**YOUR GOAL**
Transcribe the stretch of entries below from the line with "The three.js and" through the line with "properties by name.", exactly and with both ends included; leave out all other lines.

**TASK INPUT**

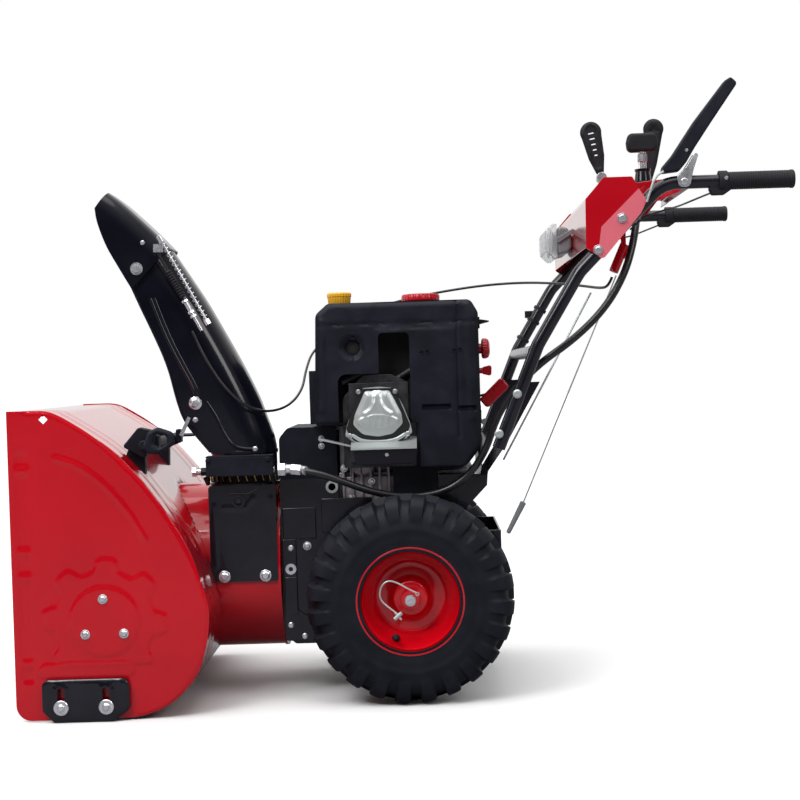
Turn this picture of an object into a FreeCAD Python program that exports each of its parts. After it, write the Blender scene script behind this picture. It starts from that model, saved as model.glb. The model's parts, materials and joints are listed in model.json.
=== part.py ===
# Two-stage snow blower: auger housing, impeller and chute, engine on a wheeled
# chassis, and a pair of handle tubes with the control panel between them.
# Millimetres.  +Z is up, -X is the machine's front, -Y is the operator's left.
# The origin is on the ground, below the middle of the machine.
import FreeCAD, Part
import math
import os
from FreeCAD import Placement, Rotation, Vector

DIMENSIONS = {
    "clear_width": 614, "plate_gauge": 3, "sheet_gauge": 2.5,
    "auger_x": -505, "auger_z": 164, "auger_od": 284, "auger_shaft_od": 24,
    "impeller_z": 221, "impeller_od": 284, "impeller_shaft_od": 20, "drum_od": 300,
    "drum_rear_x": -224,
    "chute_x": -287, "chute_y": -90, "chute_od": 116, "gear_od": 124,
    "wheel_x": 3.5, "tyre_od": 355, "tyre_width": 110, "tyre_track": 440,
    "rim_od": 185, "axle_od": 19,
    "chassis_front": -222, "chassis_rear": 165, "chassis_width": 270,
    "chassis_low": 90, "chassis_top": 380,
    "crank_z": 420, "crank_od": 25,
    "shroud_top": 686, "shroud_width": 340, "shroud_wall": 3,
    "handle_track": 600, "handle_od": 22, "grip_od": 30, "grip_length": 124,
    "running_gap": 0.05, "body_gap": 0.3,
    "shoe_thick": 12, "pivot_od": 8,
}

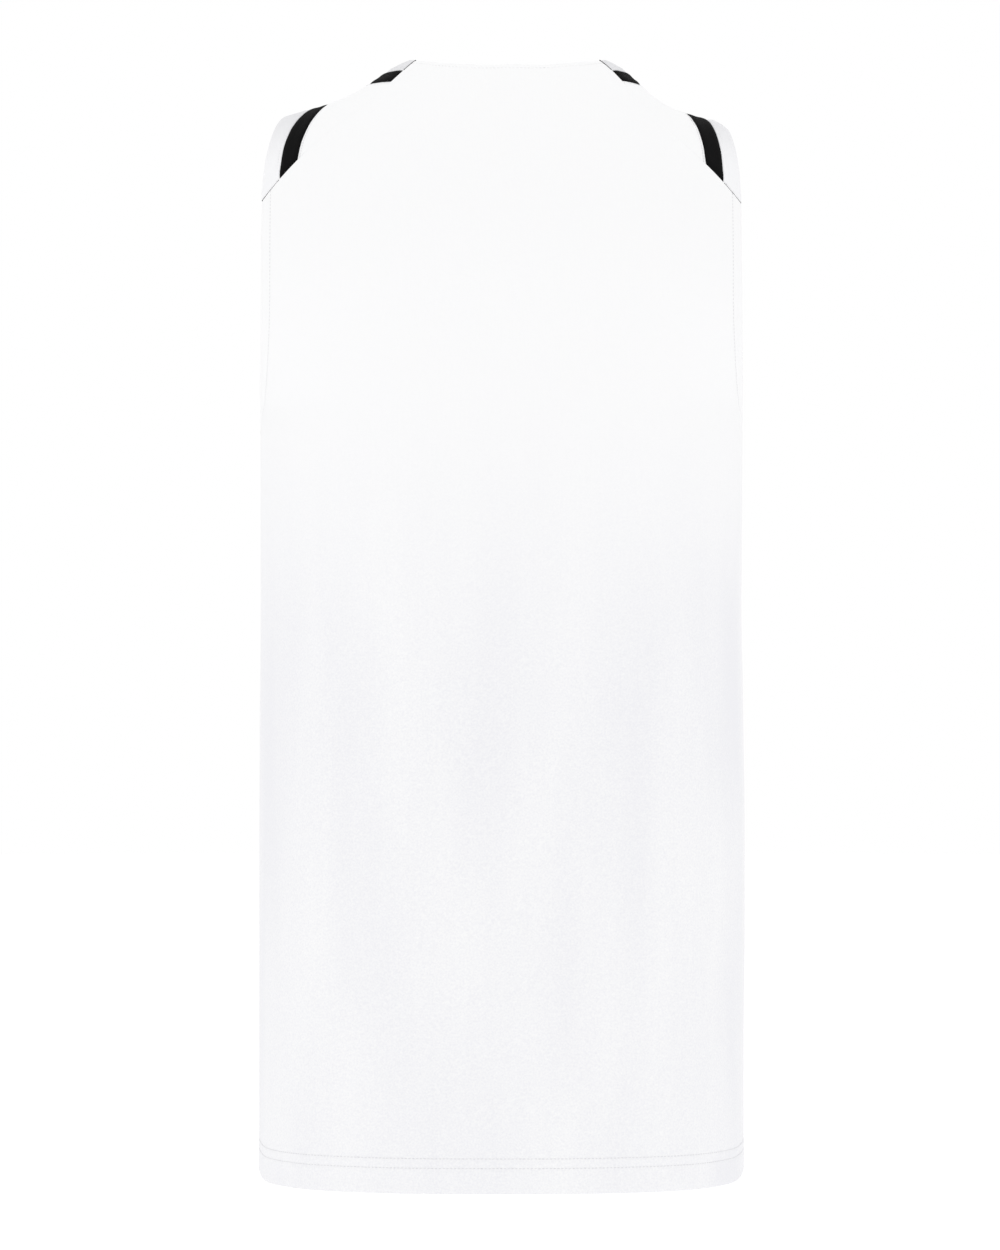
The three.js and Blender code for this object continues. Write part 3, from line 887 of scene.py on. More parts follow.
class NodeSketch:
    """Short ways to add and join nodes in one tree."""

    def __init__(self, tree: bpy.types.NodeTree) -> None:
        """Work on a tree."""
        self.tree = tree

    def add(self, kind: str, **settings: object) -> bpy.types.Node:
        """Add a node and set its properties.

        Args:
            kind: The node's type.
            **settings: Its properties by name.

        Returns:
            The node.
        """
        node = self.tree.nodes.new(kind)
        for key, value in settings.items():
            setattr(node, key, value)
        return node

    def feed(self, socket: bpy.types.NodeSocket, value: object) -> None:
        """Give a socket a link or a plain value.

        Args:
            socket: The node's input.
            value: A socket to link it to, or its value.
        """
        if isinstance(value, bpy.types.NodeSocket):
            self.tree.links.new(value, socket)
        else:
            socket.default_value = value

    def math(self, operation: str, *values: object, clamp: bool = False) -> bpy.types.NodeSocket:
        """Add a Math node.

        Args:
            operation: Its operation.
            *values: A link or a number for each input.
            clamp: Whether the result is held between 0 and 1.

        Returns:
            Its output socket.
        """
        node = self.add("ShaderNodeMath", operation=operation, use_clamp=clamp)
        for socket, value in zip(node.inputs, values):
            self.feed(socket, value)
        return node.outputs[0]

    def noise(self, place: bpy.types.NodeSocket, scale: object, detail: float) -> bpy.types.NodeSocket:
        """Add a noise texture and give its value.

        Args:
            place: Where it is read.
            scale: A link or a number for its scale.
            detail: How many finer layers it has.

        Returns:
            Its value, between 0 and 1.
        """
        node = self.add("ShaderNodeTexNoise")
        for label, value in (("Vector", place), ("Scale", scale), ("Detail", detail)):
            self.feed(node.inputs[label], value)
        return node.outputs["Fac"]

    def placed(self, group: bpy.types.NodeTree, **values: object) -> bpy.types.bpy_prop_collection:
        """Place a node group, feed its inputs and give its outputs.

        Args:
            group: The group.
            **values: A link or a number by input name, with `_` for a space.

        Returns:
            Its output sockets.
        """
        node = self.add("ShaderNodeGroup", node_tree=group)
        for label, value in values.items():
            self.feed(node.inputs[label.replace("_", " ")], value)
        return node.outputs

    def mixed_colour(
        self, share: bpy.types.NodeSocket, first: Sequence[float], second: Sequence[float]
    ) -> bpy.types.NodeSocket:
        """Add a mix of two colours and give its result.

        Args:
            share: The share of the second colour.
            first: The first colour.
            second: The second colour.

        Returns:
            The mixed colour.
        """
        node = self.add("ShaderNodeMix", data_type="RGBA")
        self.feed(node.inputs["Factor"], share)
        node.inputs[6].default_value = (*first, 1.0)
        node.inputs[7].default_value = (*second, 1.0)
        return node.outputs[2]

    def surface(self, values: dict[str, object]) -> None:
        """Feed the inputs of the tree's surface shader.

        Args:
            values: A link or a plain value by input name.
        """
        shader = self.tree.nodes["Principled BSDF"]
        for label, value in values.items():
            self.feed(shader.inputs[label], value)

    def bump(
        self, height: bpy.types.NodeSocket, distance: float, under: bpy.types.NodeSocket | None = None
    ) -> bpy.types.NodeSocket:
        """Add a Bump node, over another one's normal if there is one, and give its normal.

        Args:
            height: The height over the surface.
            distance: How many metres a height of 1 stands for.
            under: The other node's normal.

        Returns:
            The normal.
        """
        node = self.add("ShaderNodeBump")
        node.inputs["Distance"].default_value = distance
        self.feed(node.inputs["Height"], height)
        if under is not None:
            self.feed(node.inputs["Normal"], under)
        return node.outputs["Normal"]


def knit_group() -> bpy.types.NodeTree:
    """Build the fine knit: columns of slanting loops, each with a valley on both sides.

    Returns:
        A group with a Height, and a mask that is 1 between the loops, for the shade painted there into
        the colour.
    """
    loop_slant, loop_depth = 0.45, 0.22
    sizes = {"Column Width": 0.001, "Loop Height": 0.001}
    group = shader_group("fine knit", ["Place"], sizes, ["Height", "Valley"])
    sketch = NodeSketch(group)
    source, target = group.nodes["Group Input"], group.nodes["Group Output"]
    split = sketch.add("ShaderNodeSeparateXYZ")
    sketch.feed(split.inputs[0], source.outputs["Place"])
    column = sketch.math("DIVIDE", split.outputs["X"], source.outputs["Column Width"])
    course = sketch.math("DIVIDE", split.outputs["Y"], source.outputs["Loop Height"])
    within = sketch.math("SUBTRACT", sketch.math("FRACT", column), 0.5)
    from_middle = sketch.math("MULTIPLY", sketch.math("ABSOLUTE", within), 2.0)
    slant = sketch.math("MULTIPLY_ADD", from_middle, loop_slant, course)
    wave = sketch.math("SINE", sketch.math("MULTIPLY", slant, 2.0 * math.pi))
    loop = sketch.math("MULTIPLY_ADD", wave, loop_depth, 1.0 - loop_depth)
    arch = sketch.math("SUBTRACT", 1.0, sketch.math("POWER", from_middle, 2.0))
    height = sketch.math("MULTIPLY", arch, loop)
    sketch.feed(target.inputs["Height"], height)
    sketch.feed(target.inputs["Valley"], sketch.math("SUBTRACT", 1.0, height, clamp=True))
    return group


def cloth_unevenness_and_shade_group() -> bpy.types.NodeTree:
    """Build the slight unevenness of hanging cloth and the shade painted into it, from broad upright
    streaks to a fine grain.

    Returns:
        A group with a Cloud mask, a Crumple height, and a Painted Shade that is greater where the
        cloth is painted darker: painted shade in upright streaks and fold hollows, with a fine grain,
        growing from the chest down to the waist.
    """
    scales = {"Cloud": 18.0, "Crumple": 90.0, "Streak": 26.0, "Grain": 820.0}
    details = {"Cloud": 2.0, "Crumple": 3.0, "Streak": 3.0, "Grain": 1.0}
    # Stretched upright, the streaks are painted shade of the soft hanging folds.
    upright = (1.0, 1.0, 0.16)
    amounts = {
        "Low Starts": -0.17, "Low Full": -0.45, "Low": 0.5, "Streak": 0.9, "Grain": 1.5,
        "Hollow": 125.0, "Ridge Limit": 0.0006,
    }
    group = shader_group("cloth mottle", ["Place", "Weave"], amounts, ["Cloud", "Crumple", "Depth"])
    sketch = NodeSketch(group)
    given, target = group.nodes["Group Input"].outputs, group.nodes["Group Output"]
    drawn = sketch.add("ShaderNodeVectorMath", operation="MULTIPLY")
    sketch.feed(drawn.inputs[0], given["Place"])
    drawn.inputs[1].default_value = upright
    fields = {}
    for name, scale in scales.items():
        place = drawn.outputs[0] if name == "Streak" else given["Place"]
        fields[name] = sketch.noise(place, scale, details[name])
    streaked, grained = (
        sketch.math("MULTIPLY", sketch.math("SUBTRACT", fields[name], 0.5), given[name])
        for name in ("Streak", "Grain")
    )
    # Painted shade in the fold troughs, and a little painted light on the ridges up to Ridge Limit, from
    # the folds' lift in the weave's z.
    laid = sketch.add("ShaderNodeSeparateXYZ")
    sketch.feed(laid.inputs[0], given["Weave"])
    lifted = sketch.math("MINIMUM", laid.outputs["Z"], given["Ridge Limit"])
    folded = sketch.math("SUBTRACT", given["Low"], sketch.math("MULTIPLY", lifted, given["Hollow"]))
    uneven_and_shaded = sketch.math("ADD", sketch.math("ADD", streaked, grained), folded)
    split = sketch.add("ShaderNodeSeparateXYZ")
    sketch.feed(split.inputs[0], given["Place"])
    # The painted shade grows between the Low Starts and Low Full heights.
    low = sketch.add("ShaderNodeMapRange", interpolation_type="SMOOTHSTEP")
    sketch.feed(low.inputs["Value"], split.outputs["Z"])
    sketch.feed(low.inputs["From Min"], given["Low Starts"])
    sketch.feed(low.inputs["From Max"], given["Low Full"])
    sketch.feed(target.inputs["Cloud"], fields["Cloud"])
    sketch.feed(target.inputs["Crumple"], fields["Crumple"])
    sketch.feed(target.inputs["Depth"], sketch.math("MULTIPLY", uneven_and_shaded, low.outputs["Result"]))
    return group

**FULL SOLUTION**
The three.js and Blender code for this object continues. Write part 3, from line 887 of scene.py on. More parts follow.
class NodeSketch:
    """Short ways to add and join nodes in one tree."""

    def __init__(self, tree: bpy.types.NodeTree) -> None:
        """Work on a tree."""
        self.tree = tree

    def add(self, kind: str, **settings: object) -> bpy.types.Node:
        """Add a node and set its properties.

        Args:
            kind: The node's type.
            **settings: Its properties by name.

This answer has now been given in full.